United States Court of Appeals, Sixth Circuit

May 15, 2018

Matthew Gary Richardson, Petitioner-Appellant,
United States of America, Respondent-Appellee.

          Argued: March 7, 2018

         Appeal from the United States District Court for the Eastern District of Tennessee at Knoxville. Nos. 3:14-cr-00025-1; 3:16-cv-00398-Thomas A. Varlan, Chief District Judge.


          Laura E. Davis, FEDERAL DEFENDER SERVICES OF EASTERN TENNESSEE, INC., Knoxville, Tennessee, for Appellant.

          Luke A. McLaurin, UNITED STATES ATTORNEY'S OFFICE, Knoxville, Tennessee, for Appellee.

         ON BRIEF:

          Laura E. Davis, FEDERAL DEFENDER SERVICES OF EASTERN TENNESSEE, INC., Knoxville, Tennessee, for Appellant.

          Luke A. McLaurin, UNITED STATES ATTORNEY'S OFFICE, Knoxville, Tennessee, for Appellee.

          Before: COLE, Chief Judge; WHITE and BUSH, Circuit Judges.


          HELENE N. WHITE, Circuit Judge.

          Petitioner Matthew Richardson appeals the district court's denial of his 28 U.S.C. § 2255 motion to set aside his sentence, challenging his designation as an armed career criminal under 18 U.S.C. § 924(e), the Armed Career Criminal Act ("ACCA"). We AFFIRM.

         I. BACKGROUND

         In 2012, after attempting to sell a sawed-off shotgun, Richardson pleaded guilty to possessing a firearm as a felon, in violation of 18 U.S.C. § 922(g)(1).

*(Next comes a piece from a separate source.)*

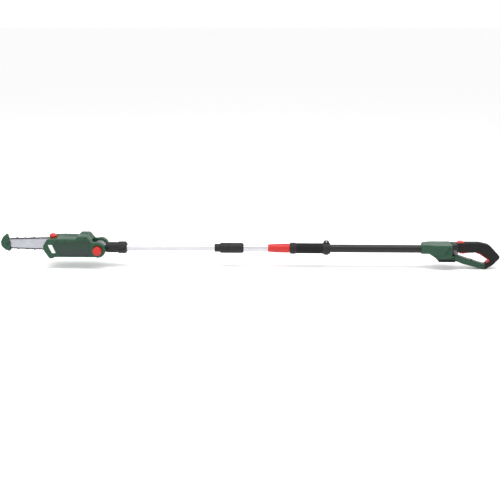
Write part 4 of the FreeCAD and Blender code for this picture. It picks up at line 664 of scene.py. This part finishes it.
# ---- Pins, nuts and springs -----------------------------------------------------------------------------
# Pins, studs, nuts and the tension screw are bought-in steel, bright zinc plated, and the springs are drawn
# wire in the same plating, coiled to fill the room between the faces that they push apart.

ZINC = "#b9bcc2"
ZINC_SHADE = "#989ba3"


def zinc_plated_steel():
    # Bright zinc plate: cool silver with cloudy crystals 2 mm across.
    material, tree, place = begin("zinc_plated_steel")
    cloud = add(tree, "ShaderNodeTexNoise", values={"Scale": per_mm(2.0), "Detail": 4.0},
                links={"Vector": place})
    colour = add(tree, "ShaderNodeMix", {"data_type": "RGBA"},
                 {6: linear(ZINC), 7: linear(ZINC_SHADE)}, {0: cloud.outputs[0]})
    rough = add(tree, "ShaderNodeMapRange", values={"To Min": 0.18, "To Max": 0.38},
                links={0: cloud.outputs[0]})
    bump = add(tree, "ShaderNodeBump", values={"Strength": 0.06, "Distance": 0.00004},
               links={"Height": cloud.outputs[0]})
    surface(tree, {"Metallic": 1.0}, {"Base Color": colour.outputs[2], "Roughness": rough.outputs[0],
                                      "Normal": bump.outputs[0]})
    return material


PLATED = zinc_plated_steel()
finish_in(PLATED, "bar_studs", "bar_nuts", "pivot_pin", "tension_screw", "trigger_pin")

SPRING_TURNS = {"trigger_spring": 8.0, "lock_off_spring": 4.0, "pivot_spring": 3.0}
WIRE_RADIUS = {"trigger_spring": 0.0005, "lock_off_spring": 0.0004, "pivot_spring": 0.0011}


def spring_tool():
    tree, given, keys = node_tool("coiled_wire", {"Turns": "NodeSocketFloat",
                                                  "Coil radius": "NodeSocketFloat",
                                                  "Length": "NodeSocketFloat",
                                                  "Wire radius": "NodeSocketFloat",
                                                  "Start": "NodeSocketVector",
                                                  "Turned": "NodeSocketVector"})
    coil = add(tree, "GeometryNodeCurveSpiral", values={"Resolution": 40},
               links={"Rotations": given.outputs["Turns"], "Start Radius": given.outputs["Coil radius"],
                      "End Radius": given.outputs["Coil radius"], "Height": given.outputs["Length"]})
    section = add(tree, "GeometryNodeCurvePrimitiveCircle", values={"Resolution": 12},
                  links={"Radius": given.outputs["Wire radius"]})
    wire = add(tree, "GeometryNodeCurveToMesh", values={"Fill Caps": True},
               links={"Curve": coil.outputs[0], "Profile Curve": section.outputs[0]})
    placed = add(tree, "GeometryNodeTransform",
                 links={"Geometry": wire.outputs[0], "Translation": given.outputs["Start"],
                        "Rotation": given.outputs["Turned"]})
    end_tool(tree, placed.outputs[0], PLATED)
    return tree, keys


def make_springs():
    tree, keys = spring_tool()
    for node, turns in SPRING_TURNS.items():
        wire = WIRE_RADIUS[node]
        coil_low, coil_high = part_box(node)
        centre = (coil_low + coil_high) / 2
        size = coil_high - coil_low
        sideways = node == "pivot_spring"
        length = (size.y if sideways else size.z) - 2 * wire
        start = Vector((centre.x, coil_high.y - wire, centre.z)) if sideways \
            else Vector((centre.x, centre.y, coil_low.z + wire))
        grown(node, bpy.data.meshes.new(node + "_start"), tree, keys,
              {"Turns": turns, "Coil radius": size.x / 2 - wire, "Length": length, "Wire radius": wire,
               "Start": start, "Turned": (math.pi / 2 if sideways else 0.0, 0.0, 0.0)})


make_springs()

# ---- Case screws ----------------------------------------------------------------------------------------
# The thread-forming screws that hold the shells, the collar, the strap ring and the guard are blackened, so
# that they sink into the dark mouldings round them.

BLACK_OXIDE = "#242427"
BLACK_OXIDE_RUBBED = "#3a3b3f"


def blackened_steel():
    # Black oxide on steel: near-black with a dull metal sheen, rubbed paler in patches 1.5 mm across.
    material, tree, place = begin("blackened_steel")
    rubbed = add(tree, "ShaderNodeTexNoise", values={"Scale": per_mm(1.5), "Detail": 4.0},
                 links={"Vector": place})
    colour = add(tree, "ShaderNodeMix", {"data_type": "RGBA"},
                 {6: linear(BLACK_OXIDE), 7: linear(BLACK_OXIDE_RUBBED)}, {0: rubbed.outputs[0]})
    rough = add(tree, "ShaderNodeMapRange", values={"To Min": 0.35, "To Max": 0.55},
                links={0: rubbed.outputs[0]})
    bump = add(tree, "ShaderNodeBump", values={"Strength": 0.08, "Distance": 0.00004},
               links={"Height": rubbed.outputs[0]})
    surface(tree, {"Metallic": 0.8}, {"Base Color": colour.outputs[2], "Roughness": rough.outputs[0],
                                      "Normal": bump.outputs[0]})
    return material


finish_in(blackened_steel(), "strap_ring_screw", "handle_screws", "collar_screws", "head_screws",
          "nose_guard_screw")

# ---- Motor, gears and bearings --------------------------------------------------------------------------
# Inside the head a can motor turns a pinion and a large gear, whose shaft runs in two bearings and carries
# the drive sprocket. Gears, shaft and bearing rings are hardened steel, ground where they run.

GEAR_STEEL = "#8b8d92"
GEAR_STEEL_DARK = "#6c6e74"


def hardened_gear_steel():
    # Hardened and ground steel: neutral grey, a fine 0.5 mm grain under patches of grease 9 mm across.
    material, tree, place = begin("hardened_gear_steel")
    tool = add(tree, "ShaderNodeTexNoise", values={"Scale": per_mm(0.5), "Detail": 2.0},
               links={"Vector": place})
    grease = add(tree, "ShaderNodeTexNoise", values={"Scale": per_mm(9.0), "Detail": 5.0},
                 links={"Vector": place})
    colour = add(tree, "ShaderNodeMix", {"data_type": "RGBA"},
                 {6: linear(GEAR_STEEL), 7: linear(GEAR_STEEL_DARK)}, {0: grease.outputs[0]})
    rough = add(tree, "ShaderNodeMapRange", values={"To Min": 0.2, "To Max": 0.45},
                links={0: grease.outputs[0]})
    bump = add(tree, "ShaderNodeBump", values={"Strength": 0.1, "Distance": 0.00004},
               links={"Height": tool.outputs[0]})
    surface(tree, {"Metallic": 1.0}, {"Base Color": colour.outputs[2], "Roughness": rough.outputs[0],
                                      "Normal": bump.outputs[0]})
    return material


finish_in(hardened_gear_steel(), "motor_rotor", "output_shaft", "output_gear", "drive_sprocket",
          "nose_sprocket", "output_bearings", "motor_can", "battery_cells")

# ---- Tension block --------------------------------------------------------------------------------------
# A small sawn brass block, tapped for the tension screw, so that steel runs on brass.

BRASS = "#b08d45"
BRASS_TARNISH = "#8a6a33"


def sawn_brass():
    # Sawn brass bar: yellow with brown tarnish in patches 3 mm across, saw lines 0.6 mm apart.
    material, tree, place = begin("sawn_brass")
    saw = add(tree, "ShaderNodeTexWave", {"bands_direction": "X"},
              {"Scale": per_mm(4.0), "Distortion": 1.5, "Detail": 2.0}, {"Vector": place})
    tarnish = add(tree, "ShaderNodeTexNoise", values={"Scale": per_mm(3.0), "Detail": 5.0},
                  links={"Vector": place})
    colour = add(tree, "ShaderNodeMix", {"data_type": "RGBA"},
                 {6: linear(BRASS), 7: linear(BRASS_TARNISH)}, {0: tarnish.outputs[0]})
    rough = add(tree, "ShaderNodeMapRange", values={"To Min": 0.25, "To Max": 0.5},
                links={0: tarnish.outputs[0]})
    bump = add(tree, "ShaderNodeBump", values={"Strength": 0.1, "Distance": 0.00005},
               links={"Height": saw.outputs[1]})
    surface(tree, {"Metallic": 1.0}, {"Base Color": colour.outputs[2], "Roughness": rough.outputs[0],
                                      "Normal": bump.outputs[0]})
    return material


finish_in(sawn_brass(), "tension_block")

# ---- Oil tank -------------------------------------------------------------------------------------------
# The tank is blow moulded in natural polyethylene, so its window in the housing shows milky white and lets
# the oil level through.

TANK_WHITE = "#eef0ea"
TANK_SHADE = "#dfe2da"


def natural_polyethylene():
    # Natural polyethylene: milky, waxy and a little see-through, with a soft ripple 8 mm long.
    material, tree, place = begin("natural_polyethylene")
    ripple = add(tree, "ShaderNodeTexNoise", values={"Scale": per_mm(8.0), "Detail": 2.0},
                 links={"Vector": place})
    colour = add(tree, "ShaderNodeMix", {"data_type": "RGBA"},
                 {6: linear(TANK_WHITE), 7: linear(TANK_SHADE)}, {0: ripple.outputs[0]})
    bump = add(tree, "ShaderNodeBump", values={"Strength": 0.1, "Distance": 0.0003},
               links={"Height": ripple.outputs[0]})
    surface(tree, {"Roughness": 0.35, "IOR": 1.51, "Subsurface Weight": 0.5,
                   "Subsurface Radius": (0.004, 0.004, 0.0035), "Subsurface Scale": 1.0},
            {"Base Color": colour.outputs[2], "Normal": bump.outputs[0]})
    return material


finished("oil_tank", natural_polyethylene(), 0.6)

# ---- Side panel -----------------------------------------------------------------------------------------
# A flat panel let into the head's near side covers the motor. It is a thinner moulding in a darker shade of the
# body green and carries no lettering. Its colour fades from dark green with painted shade under its upper rim
# to a painted light grey towards its lower edge, where the recessed panel catches the light.

PANEL_GREEN_AND_SHADE = "#0a2f1d"
PANEL_PAINTED_LIGHT_GREY = "#1d2529"


def dark_panel_painted_light():
    # Moulded panel, satin, grain 0.8 mm, with painted light and shade: a painted fade from shaded dark green
    # above to lit grey below.
    material, tree, place = begin("dark_panel_painted_light")
    panel_low, panel_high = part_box("side_panel")
    split = add(tree, "ShaderNodeSeparateXYZ", links={0: place})
    # Painted light: the colour runs from painted shade at the top to a painted lit grey at the lower edge.
    painted_light_fade = add(tree, "ShaderNodeMapRange",
               values={"From Min": panel_low.z, "From Max": panel_high.z - 0.03, "To Min": 0.85, "To Max": 0.0},
               links={0: split.outputs[2]})
    grain = add(tree, "ShaderNodeTexNoise", values={"Scale": per_mm(0.8), "Detail": 2.0},
                links={"Vector": place})
    colour = add(tree, "ShaderNodeMix", {"data_type": "RGBA"},
                 {6: linear(PANEL_GREEN_AND_SHADE), 7: linear(PANEL_PAINTED_LIGHT_GREY)}, {0: painted_light_fade.outputs[0]})
    rough = add(tree, "ShaderNodeMapRange", values={"To Min": 0.25, "To Max": 0.4},
                links={0: grain.outputs[0]})
    bump = add(tree, "ShaderNodeBump", values={"Strength": 0.08, "Distance": 0.00008},
               links={"Height": grain.outputs[0]})
    surface(tree, {"IOR": 1.54, "Specular IOR Level": 0.4},
            {"Base Color": colour.outputs[2], "Roughness": rough.outputs[0], "Normal": bump.outputs[0]})
    return material


finished("side_panel", dark_panel_painted_light(), 0.3)

# ---- Vent insert ----------------------------------------------------------------------------------------
# The slanted grey insert behind the battery is moulded separately in grey ABS and pressed into the grip base,
# where it stands out as the one pale patch between the black and the green.

VENT_GREY = "#6e7173"
VENT_GREY_DARK = "#5a5d5f"


def moulded_grey_abs():
    # Moulded ABS in mid grey: dry satin, grain 0.8 mm, faint flow marks.
    material, tree, place = begin("moulded_grey_abs")
    grain = add(tree, "ShaderNodeTexNoise", values={"Scale": per_mm(0.8), "Detail": 2.0},
                links={"Vector": place})
    flow = add(tree, "ShaderNodeTexNoise", values={"Scale": per_mm(18.0), "Detail": 4.0},
               links={"Vector": place})
    colour = add(tree, "ShaderNodeMix", {"data_type": "RGBA"},
                 {6: linear(VENT_GREY), 7: linear(VENT_GREY_DARK)}, {0: flow.outputs[0]})
    rough = add(tree, "ShaderNodeMapRange", values={"To Min": 0.35, "To Max": 0.5},
                links={0: flow.outputs[0]})
    bump = add(tree, "ShaderNodeBump", values={"Strength": 0.1, "Distance": 0.00008},
               links={"Height": grain.outputs[0]})
    surface(tree, {"IOR": 1.54}, {"Base Color": colour.outputs[2], "Roughness": rough.outputs[0],
                                  "Normal": bump.outputs[0]})
    return material


finished("vent_insert", moulded_grey_abs(), 0.3)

Based on Richardson's three prior Georgia burglary convictions, [1] each of which qualified as a predicate "violent felony" under the ACCA, the district court determined that Richardson was an armed career criminal and sentenced him to 180 months' imprisonment. Richardson did not appeal his sentence, but now brings this § 2255 motion alleging that in light of Johnson v. United States, 135 S.Ct. 2551 (2015), his prior Georgia burglary convictions no longer qualify as predicate offenses under the ACCA. The district court denied the motion, [2] and this timely appeal followed.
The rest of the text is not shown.